In Hulu’s case, its reorganization and growth may make it more attractive to potential buyers. Hulu is jointly owned by several media companies, including Disney, Fox, and Comcast, and is widely considered the valuable prize in Disney’s current bid to purchase 21st Century Fox. Hulu has built up over 20 million subscribers to date, and with its recent reorganization (and possibly a new parent), it may be well poised to continue its growth in profitable areas such as original programming.


In 2015, Google announced a reorganization and the creation of its Alphabet holding company to solidify its lead as one of the world’s most successful tech innovators and expand into new industries. The reorganization named a new CEO and also provided Google’s two cofounders more time to focus on exploring new business opportunities.

Since reorganizing, Google has continued its growth trajectory. After two years of operating under the new structure, the company announced some of the positive outcomes of its reorganization, including:

  • The separation of its traditional business from speculative ventures has offered greater transparency for investors.

  • Each business unit has its own CEO and greater autonomy in day-to-day operations.

  • Alphabet’s speculative “moonshot” business units have controlled spending and are working toward becoming profitable.

  • The company’s leadership team has become more diverse, with more women on its senior executive team (six out of 13) than any other tech company in the Fortune 100.

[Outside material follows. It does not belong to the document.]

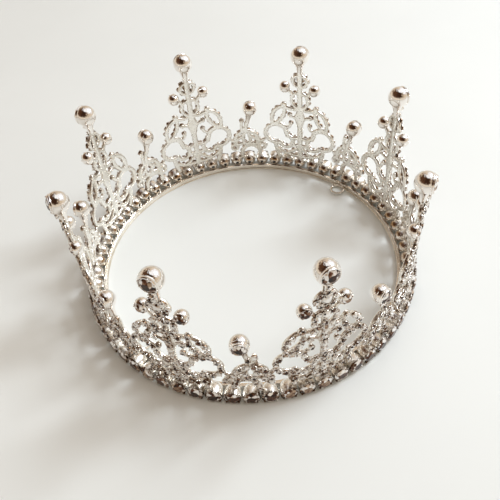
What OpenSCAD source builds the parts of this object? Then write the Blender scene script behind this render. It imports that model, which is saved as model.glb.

Disney has grown exponentially since Walt Disney created the company’s first org chart, which featured a mass of arrows pointing in every direction. Most recently, Disney announced a corporate restructuring to help it capitalize on U.S. and international growth opportunities. Under the new structure, the company will be organized into four key business segments, a move that is intended to position the company for global expansion, more technological innovation, and the creation of more diverse content for its audiences.

Disney creates theme park magic and movies that captivate both young and old, and it is also taking steps to compete with the likes of Netflix and Amazon in direct-to-consumer streaming. The recent reorganization consolidates certain business units and expands responsibilities for certain individuals on the management team. In addition, CEO Bob Iger has committed to delaying his planned retirement from 2019 to 2021, evidence of flexibility in the company’s succession and workforce planning as it continues to grow.

At the heart of any successful reorganization is a well-thought-out and well-executed plan that considers a range of industry, customer, and employee implications. Although companies are reorganizing all the time, those who find success take their reorganization in stride and continue to grow and compete. As some of the recent reorganizations demonstrate, restructuring can lead to the redundancy of certain positions and layoffs, but it can also expand individual responsibilities and may even create jobs. No one knows what the future holds, but these real-world examples prove that reorganizations work and can help companies achieve their long-range strategic goals.